Paul's Fourth Mention of Tychicus
It must have been quite soon after this that Paul wrote his second Letter to Timothy. In it (4.11-12) he told Timothy that 'Only Luke is with me,' so all the others may have been sent off on other errands. He asked Timothy to 'Get Mark and bring him with you,' adding, 'I have sent Tychicus to Ephesus.'
Paul's Fifth and Last Mention of Tychicus
The final time we find Paul mentioning Tychicus, was in his Letter to Titus, who was in Crete. This time Paul was not in prison. In his final messages to Titus, he wrote: 'When I send Artemas to you, or Tychicus, do your best to come to me at Nicopolis, for I have decided to spend the winter here.'
Nicopolis was a port city on the west coast of the Greek peninsula, the best part of two hundred miles from Athens.

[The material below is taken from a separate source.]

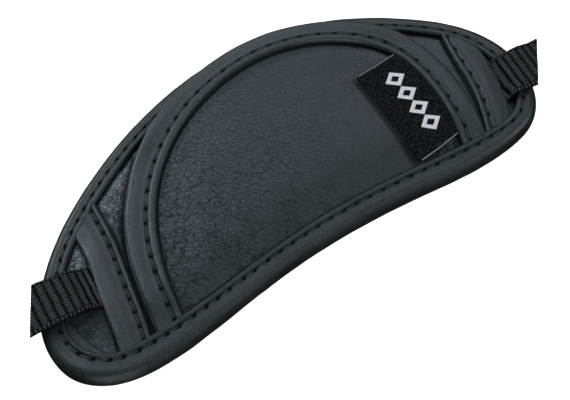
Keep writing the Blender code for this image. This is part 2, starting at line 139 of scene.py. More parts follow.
# Stitching: pitches, thread, place on the lip, and the needle holes that pull the leather in
RIM_PITCH = 4.45 * MM
ARCH_PITCH = 5.05 * MM
LEFT_PITCH = 4.4 * MM
RIGHT_PITCH = 4.6 * MM
PITCH_UNEVEN = 0.16
THREAD_RADIUS = 0.15 * MM
THREAD_LIFT = 0.16 * MM
THREAD_BOW = 0.20 * MM
THREAD_SLANT = 0.34 * MM
PLY_OFFSET = 0.11 * MM
PLY_TURNS = 1.5
STITCH_PLACE = 0.03
HOLE_RADIUS = 0.28 * MM
HOLE_LENGTH = 0.55 * MM
HOLE_DEPTH = 0.75 * MM
PUCKER = 0.11 * MM
PUCKER_REACH = 3.4
GROOVE_DEPTH = 0.40 * MM

# Soft give: leather folds, sinks along seams and in narrow slits, and swells in the wedge; the
# webbing presses into the pad at its mouth, rises to the rim's lip and arcs over it
FOLD_SIZE = 7 * MM
FOLD_DEPTH = 0.10 * MM
SLIT_DEPTH = 0.9 * MM
SEAM_DEPTH = 0.45 * MM
SEAM_REACH = 0.55 * MM
WEDGE_SWELL = 1.0 * MM
WEB_RISE = 6.5 * MM
BAND_LIFT = 0.30 * MM

# How far from the webbing its painted shadow reaches, and over what distance that starts
WEB_SHADOW = 12 * MM
SHADOW_START = 3 * MM

# Heights of the half moon's creases and the height at which a crease's painted shade is full; the
# arch's right foot
LONG_CREASE = 0.22 * MM
FINE_CREASE = 0.08 * MM
FOOT_CREASE = 0.34 * MM
CREASE_SHADE_DEPTH = 0.20 * MM
RIGHT_FOOT = (46 * MM, -29 * MM)

# Webbing: warp threads that pass over the ribs, with holes between them from rib to rib
WEB_STEP = 0.095 * MM
THREADS = 17
THREAD_LEAN = 0.42
RIB_EASE = 5.0 * MM
RIB_SWAY = 0.07
SELVEDGE = 0.85
SCALLOP = 0.7 * MM

# Label: lift of its fold at the foot, how far its left side leans out at the top and how much
# more at the foot, the same for the rise of its right side, and the lozenges woven on it
FOLD_LIFT = 0.6 * MM
LEAN = (0.6 * MM, 0.7 * MM)
TILT = (1.2 * MM, 0.8 * MM)
LOZENGES = 4
LOZENGE_TALL = 5.6 * MM
LOZENGE_WIDE = 3.5 * MM
LOZENGE_STEP = 5.75 * MM
LOZENGE_FOOT = 8.2 * MM
LOZENGE_ASIDE = 8.8 * MM
LOZENGE_STROKE = 0.42

Web = namedtuple("Web", "mouth turn tail lean press arc near far")
Look = namedtuple("Look", "finish slot")

# Spot of a section: shares of the band, of the lip and of the thickness, and how far it lifts
Spot = namedtuple("Spot", "band lip thick lift")


def table(columns, rows):
    """A short table as one array for each named column."""
    values = np.array(rows, float)
    return {name: values[:, k] for k, name in enumerate(columns.split())}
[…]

As well as being a faithful envoy for Paul, Tychicus must have been fit with all that walking and travelling in ships, especially in winter when the sea could be quite rough.
Not So Titchy Tychicus
Well, I've found that although Tychicus did not leave any writing or make any headlines in the news, our Asian man loved the Lord and showed it in his actions, rather than his words.
He was a beloved leader and faithful minister, willing to help in any way he could. Yet he remained humble and did not seek the limelight for himself, but did his best to help Paul to share the Good News with others. He is a great example for us, even today.
In fact, our Tychicus was not so titchy at all!